それまで言われて来た「安土城天主に信長は住んだ」という通説も吹き飛ばすほどの内容でしたが、ただ復元CGをよく見ますと、その「南殿」は、発掘調査時に報告された「二階レベルにまで達するほどの高床を支える特異な構造」というほどの高い床では無いようですし、伝三の丸の御殿と「二階部分で」棟続きでもありません。

例えば先程の木戸先生の本では…

(木戸雅寿『よみがえる安土城』2003)

伝三の丸跡の建物と伝本丸御殿とは建物軸がぴったり一致していることから、本丸御殿と伝三の丸が二階部分で棟続きであった可能性も考えられるのである。
(中略)
(紅雲寺御殿は)宴会が催されるような催事の場所である。「伝三の丸跡」はとても景色のよいところなのでぴったりかもしれない。
 
 
とあるように、「各建物の高さ」についての大きな見解の相違が、両先生の間に(もしくは考古学と建築学の間に!?)に出来てしまったようです。

この新たな紆余曲折は(まるで二つの土俵で一つの相撲を取るみたいな話で)しばらく見守る以外になく、当ブログはこの件に関しては、ひとまず「清涼殿と同プラン」という考古学サイドに立って、お話を進めてまいります。

天主台南西下(図では右上)のナゾの礎石列

さて、天主台に関しても、滋賀県の発掘調査は新しい発見をもたらしていて(タコ足状の階段橋の前に)是非お伝えしたいのが、天主台南西下で発見されたナゾの礎石列の “もう一つの解釈方法” です。

前述の三浦先生はこれを、伝二の丸に上がる「巨大な木造の階(きざはし)」と解釈され、先程の説の強力な要素として考えておられますが、当ブログ(私)としては、礎石列についての次の文章が大変に気になるのです。

(木戸雅寿『よみがえる安土城』2003)

調査範囲が全体の三分の一ということもあり全体の正確な構造はわかっていないが、天主の南西隅にあたる部分に半間間隔で大きな柱が立ててあること、寄掛け柱の焼けた痕跡が天主台石垣に認められること、柱の大きさから、この建物は二階建て以上の重量のある大規模な建物になると考えられる。
おそらく、二階部は伝二の丸跡と同一フロアーとなるような一体形の建物と考えられる。
場合によっては天主の張出しも考えられるであろう。

 
 
一番気になるのはズバリ「寄掛け柱の焼けた痕跡」です。

何故なら、それが伝二の丸に上がる階(きざはし)の一部ならば、どうして「寄掛け柱」にするほど “天主台ぎりぎりに密着して” 設けなくてはならなかったのでしょうか?
 
 
この疑問を解くためには、礎石列は逆に、天守台側から突き出した物(「天主の張出し」)の脚部であったか、それを兼ねた構造物ではないか、と解釈することも十分に可能のように思われます。

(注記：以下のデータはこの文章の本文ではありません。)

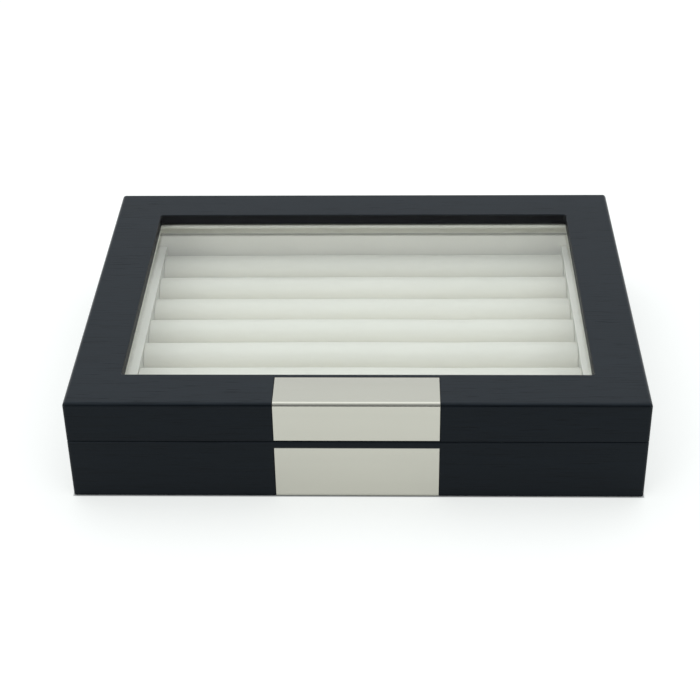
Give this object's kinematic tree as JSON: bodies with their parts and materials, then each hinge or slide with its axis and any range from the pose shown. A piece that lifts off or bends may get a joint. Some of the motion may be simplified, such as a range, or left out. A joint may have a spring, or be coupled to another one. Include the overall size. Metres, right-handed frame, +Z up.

つまり、ここにはひょっとすると、清水の舞台のような「懸造」(かけづくり)がそびえていて、その上に、天主台上から続く「舞台」が、登城者を威圧的に見下ろしていたのではないでしょうか。

ご覧のような懸造の舞台は、以前の記事でも申し上げた「天主台上の空き地」(空中庭園)の一部として、南西に広がる安土城下を見渡す場としても、大いに機能したことでしょう。

さて、今回も紙数を費やしているうちに、あと2本の、タコ足状の階段橋を詳しくお話できそうにありません。申し訳アリマセン、次回こそ必ず!